#### DESCRIPTION OF THE TASK
Gather up every line that includes the string "FreeCAD".

════════

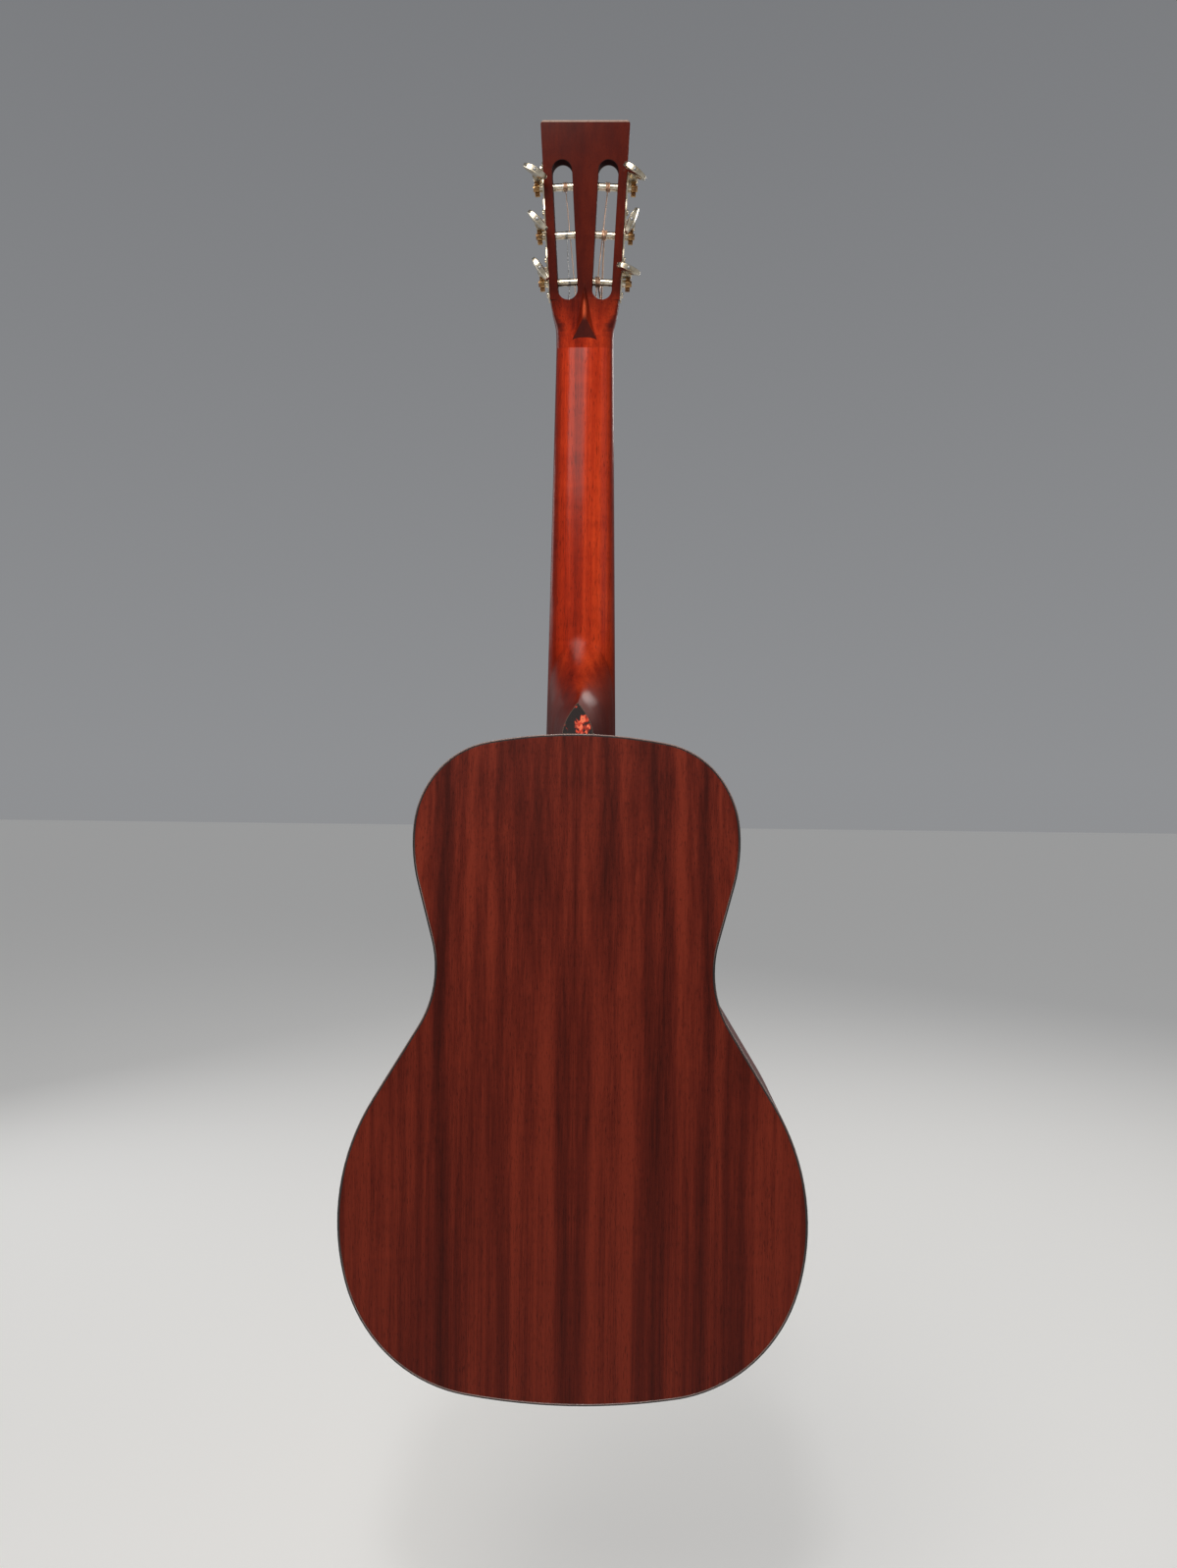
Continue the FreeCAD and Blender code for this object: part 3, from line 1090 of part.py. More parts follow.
for n in range(1, 7):
    side, row = machines[n]
    frame = machine_frame(n)
    # worm shaft
    feature("worm_shaft_%d" % n, worm_solid(side)).Placement = frame.multiply(
        FreeCAD.Placement(V(side * D["gear_out"], 0, D["worm_offset"]),
                          FreeCAD.Rotation(V(0, 0, -1), V(-1, 0, 0), V(0, 1, 0))))
    # button: its plane holds the shaft; local X across, local Y along the shaft
    b = button_body(n, side)
    y_mid = -(-BACK_W - D["roller_depth"]) - D["button_gap"] - D["button_long"] / 2.0
    turn_deg = rest_turn[n] - side * D["head_taper"]
    cut = doc.addObject("Part::Cylinder", "button_%d_bore" % n)
    cut.Radius = 1.2
    cut.Height = 9.0
    cut.Placement = FreeCAD.Placement(V(0, D["button_long"] / 2.0 - 9.0, 0), FreeCAD.Rotation(V(1, 0, 0), -90))
    knob = doc.addObject("Part::Cut", "button_%d_knob" % n)
    knob.Base = b
    knob.Tool = cut
    knob.Placement = frame.multiply(FreeCAD.Placement(V(side * D["gear_out"], y_mid, D["worm_offset"]),
                                                      FreeCAD.Rotation(V(0, 1, 0), turn_deg)))
    b.Label = "button_%d_blank" % n
    label(knob, "tuner_button_%d" % n)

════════

#### FINISHED EXERCISE
Continue the FreeCAD and Blender code for this object: part 3, from line 1090 of part.py. More parts follow.
        FreeCAD.Placement(V(side * D["gear_out"], 0, D["worm_offset"]),
                          FreeCAD.Rotation(V(0, 0, -1), V(-1, 0, 0), V(0, 1, 0))))
    cut.Placement = FreeCAD.Placement(V(0, D["button_long"] / 2.0 - 9.0, 0), FreeCAD.Rotation(V(1, 0, 0), -90))
    knob.Placement = frame.multiply(FreeCAD.Placement(V(side * D["gear_out"], y_mid, D["worm_offset"]),
                                                      FreeCAD.Rotation(V(0, 1, 0), turn_deg)))